A plus grande échelle, l’humour en ce moment c’est Walking Dead : Quand il n’y a plus de place en enfer, les morts-vivants ont une chronique sur France Inter ou rejoignent Groland, la mutuelle de Canal + offrant un bon remboursement pour les cirrhoses du foie. Marre de l’omniprésence des donneurs de leçons rigolos et des humoristes nombrilistes. Au mieux, ils mériteraient tous de changer la litière des chats, le monde serait plus beau.
Q4/ Ton dessin « T’es en colère ? Mets un bonnet ! » n’est pas ton premier dessin de presse, cependant il a connu un succès extraordinaire sur la toile. Tu as une explication ?
Aucune. Je n’ai rien compris et ça reste quand même anecdotique. Je suis évidemment flatté mais quasiment 50 000 partages, ça frôle les paillettes de l’Eurovision. J’ai donc découvert quelques dizaines de milliers de personnes en accord avec moi sur l’idée qu’il fait froid. Les autres doivent avoir du sang de pingouin.
Q5/ Tu es aussi l’un des patrons de la librairie « La Mauvaise Réputation » à Bordeaux. Tu peux nous parler de ce projet ?

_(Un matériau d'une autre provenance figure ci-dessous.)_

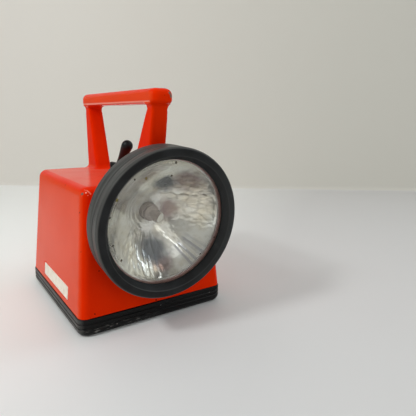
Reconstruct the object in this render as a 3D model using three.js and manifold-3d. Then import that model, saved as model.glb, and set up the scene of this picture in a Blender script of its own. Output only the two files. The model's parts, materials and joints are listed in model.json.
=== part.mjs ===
// Hand lantern with a carrying handle, a round lamp head and a rubber base boot.
// Lengths are in millimetres. The front faces -Y, +Z is up, and the origin is the
// middle of the flat underside that the lantern stands on.

import * as THREE from 'three';
import { mergeVertices } from 'three/addons/utils/BufferGeometryUtils.js';
import Module from 'manifold-3d';

const wasm = await Module();
wasm.setup();

// Driving dimensions of the whole lantern
const overrun = 5;
const seatGap = 0.3;
const runningGap = 0.06;
const seamHeight = 17.1;
const bodyTopHeight = 131.6;
const bodyWidth = 150.6;
const bodyDepth = 166.6;
const bodyTopWidth = 130;
const bodyTopDepth = 147.6;
const bodyTopShift = -0.8;
const bodyCornerRadius = 6.5;
const bodyTopCornerRadius = 8.5;
const bodyTopFillet = 7.5;
const shellWall = 3;
const gripUnderside = 201.6;
const gripHeight = 13;
const gripHalfWidth = 11;
const gripFrontOverhang = 5.4;
const gripRearOverhang = 3.4;
const legTopHalfWidth = 7.7;
const legFootHalfWidth = 8.8;
const ringSideSpace = 6.8;
const ringDepth = 26.8;
const ringCentreZ = 98.8;
const headTiltDeg = 5.1;
const leverLength = 36.5;
const leverLeanDeg = 46;
const pivotY = 3.6;
const pivotRise = 4.8;
const batterySideSpace = 24.8;
const batteryThickness = 47;
const batteryHeight = 70;

// Counts of facets
const headSegments = 56;
const innerSegments = 40;
const stemSegments = 24;
const screwSegments = 10;
const cornerSteps = 4;
const filletSteps = 4;

const radians = THREE.MathUtils.degToRad;
const headTilt = radians(headTiltDeg);
const quarterTurn = Math.PI / 2;
const weldTolerance = 1e-4;

// Finishes
function finish(color, roughness, metalness) {
  return new THREE.MeshStandardMaterial({ color, roughness, metalness });
}
const redPlastic = () => finish(0xd02410, 0.3, 0);
const blackRubber = () => finish(0x26262a, 0.8, 0);
const pinkSilicone = () => finish(0xb98f88, 0.6, 0);
const blackPlastic = () => finish(0x1d1c1f, 0.45, 0);
const clearGlass = () => finish(0xdfe4e2, 0.05, 0);
const brightMetal = () => finish(0xc9c8c2, 0.2, 1);
const brass = () => finish(0xb8974c, 0.35, 1);
const zincSteel = () => finish(0x9b9c9c, 0.4, 1);
const greyPlastic = () => finish(0x5d6164, 0.6, 0);
const brownResin = () => finish(0x4a2f22, 0.5, 0);
const redInsulation = () => finish(0xa81c14, 0.5, 0);
const blackInsulation = () => finish(0x1b1b1b, 0.5, 0);

// Closed meshes: shared corners are merged, empty triangles dropped, faces turned outwards
function closed(geometry) {
  const bare = geometry.clone();
  bare.deleteAttribute('normal');
  bare.deleteAttribute('uv');
  const merged = mergeVertices(bare, weldTolerance);
  const corner = merged.index.array;
  const at = merged.attributes.position;
  const kept = [];
  const a = new THREE.Vector3();
  const b = new THREE.Vector3();
  const c = new THREE.Vector3();
  let volume = 0;
  for (let i = 0; i < corner.length; i += 3) {
    const [p, q, r] = [corner[i], corner[i + 1], corner[i + 2]];
    if (p === q || q === r || r === p) continue;
    kept.push(p, q, r);
    a.fromBufferAttribute(at, p);
    b.fromBufferAttribute(at, q);
    c.fromBufferAttribute(at, r);
    volume += a.dot(b.cross(c));
  }
  merged.setIndex(volume > 0 ? kept : kept.reverse());
  return merged;
}

function solid(geometry) {
  const merged = closed(geometry);
  return new wasm.Manifold(new wasm.Mesh({
    numProp: 3,
    vertProperties: new Float32Array(merged.attributes.position.array),
    triVerts: new Uint32Array(merged.index.array),
  }));
}

function shape(manifold) {
  const mesh = manifold.getMesh();
  const geometry = new THREE.BufferGeometry();
  geometry.setAttribute('position', new THREE.BufferAttribute(mesh.vertProperties, 3));
  geometry.setIndex(new THREE.BufferAttribute(mesh.triVerts, 1));
  return geometry;
}

function piece(name, geometry, material, parent) {
  geometry.computeVertexNormals();
  const mesh = new THREE.Mesh(geometry, material);
  mesh.name = name;
  parent.add(mesh);
  return mesh;
}

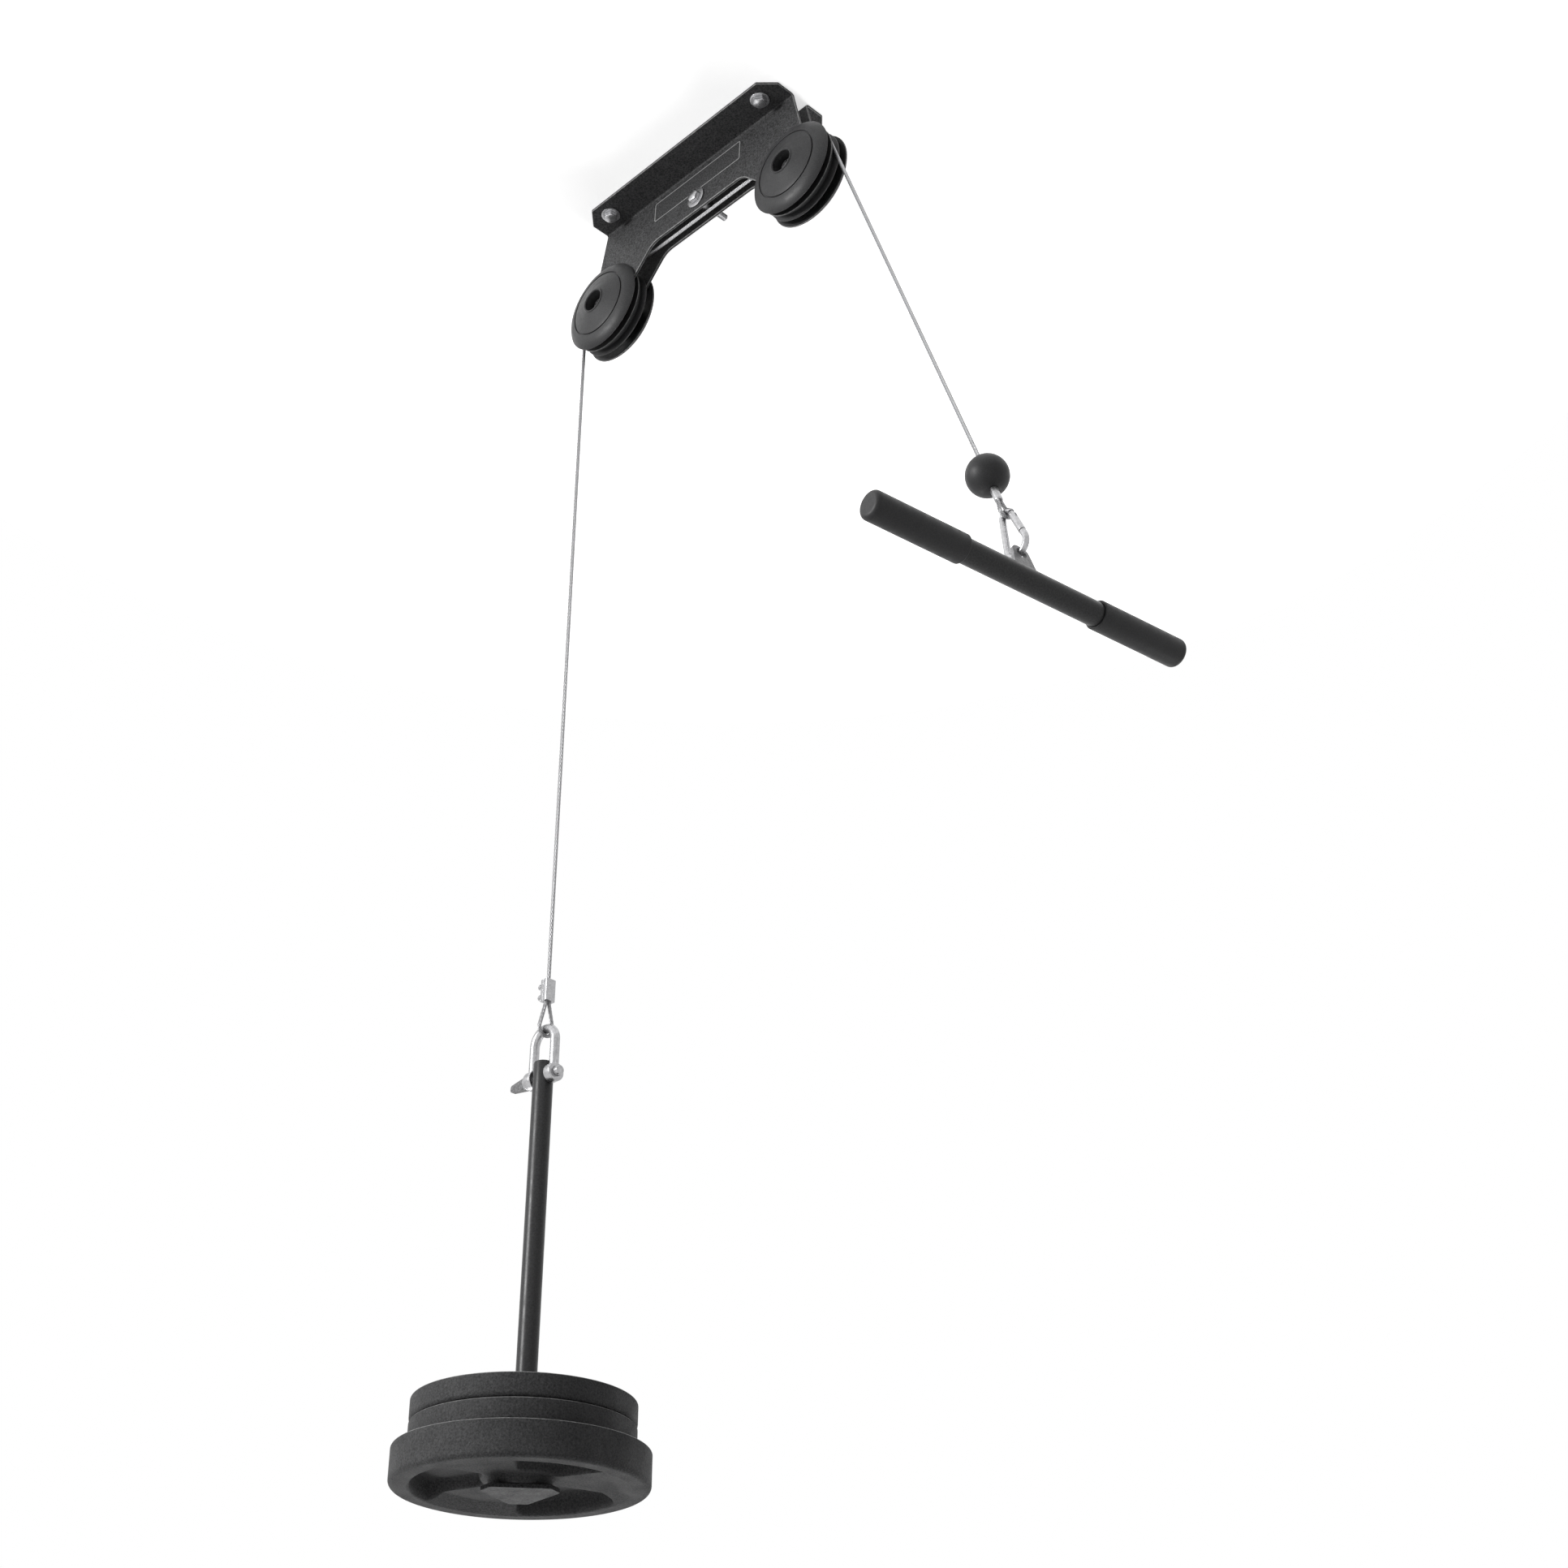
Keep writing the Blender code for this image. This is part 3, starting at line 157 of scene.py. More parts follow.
HANDLE_ROPE_LENGTH = 0.739
BALL_STOP_RADIUS = 0.0258
FERRULE_RADIUS = 0.0049
FERRULE_LENGTH = 0.028
FERRULE_START = 0.018
HANDLE_EYE_LENGTH = 0.0295
HANDLE_EYE_RADIUS = 0.0072
HOOK_WIRE = 0.004
HOOK_TOP_RADIUS = 0.0073
HOOK_LOW_RADIUS = 0.015
HOOK_CENTRES = 0.046
GATE_RADIUS = 0.0044
GATE_START = 0.0023
GATE_PIN_PLACE = 0.0065
GATE_END = 0.038
GATE_CLEARANCE = 0.0015
GATE_SLOT = 0.0046
GATE_SLOT_DEPTH = 0.0075
TONGUE = 0.0040
TONGUE_WIDTH = 0.0056
TONGUE_LENGTH = 0.0100
GATE_PIN_RADIUS = 0.0015
LUG_THICKNESS = 0.005
LUG_BASE = 0.035
LUG_TOP = 0.022
LUG_CROWN = 0.0040
LUG_SLACK = 0.0012
LUG_HOLE_RADIUS = 0.007
LUG_CORNER = 0.0100
HOOK_TO_BAR = 0.0481
TUBE_RADIUS = 0.0145
TUBE_WALL = 0.002
BAR_LENGTH = 0.456
GRIP_RADIUS = 0.01725
GRIP_LENGTH = 0.129
GRIP_END = 0.006
GRIP_ROUND = 0.006

# Details that only this scene has: lengths in metres, counts, and shares of another size
THROUGH = 0.01  # half the length of a tool that goes right through a small piece
OVERCUT = 0.001  # how far a tool stands out of the piece that it cuts
PAINT_MARGIN = 0.0001  # keeps the faces next to a repainted one out
SHEET_EDGE = 0.0010
FLANGE_CORNER = 0.003
PANEL_CORNERS = ((-0.0905, -0.0490), (0.0895, -0.0490), (0.0910, -0.0135), (-0.0890, -0.0135))
PANEL_ROUND = 0.004
PANEL_THICKNESS = 0.00012
OUTLINE_SCALE_X = 1 - 0.0009 / 0.09
OUTLINE_SCALE_Z = 1 - 0.0008 / 0.017
OUTLINE_ROUND = 0.0035
OUTLINE_WIDTH = 0.0013
OUTLINE_TOP = 0.00018
OUTLINE_THICKNESS = 0.0001
COVER_CHAMFER = 0.0007
DOME_STEPS = 14
FACE_STEPS = 12
# The covers' groove as steps out from the ring and up from the shoulder, and the sloping face inside it
COVER_GROOVE = ((0.0011, 0), (0.0006, -0.0004), (0.0004, -0.0016), (-0.0014, -0.0016), (-0.0016, 0.0001))
FACE_START = 0.0024
FACE_DROP = 0.0007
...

Après 10 ans d’existence, ce n’est plus un projet, c’est une réalité. Avec mon collègue Franck on a voulu monter une librairie un poil différente avec l’idée de présenter les livres que les collègues ne pouvaient pas mettre sur table. De l’érotisme, des Pin-ups, du situationnisme, du tatouage, de l’art…en y ajoutant une galerie d’art (déjà exposés : Winshluss, Joel Hubaut, Villeglé, Blanquet…). Franck a vraiment ouvert le rayon littérature depuis quelques années, le lieu est devenu à la fois une librairie indépendante traditionnelle avec des choix littéraires très marqués (éditions Inculte, l’Arbre Vengeur, Actes Sud) et à la fois une librairie graphique fourmillant d’imports très différents de ce que tu peux habituellement trouver en librairie.
Et il n’y a pas de raison que j’arrête.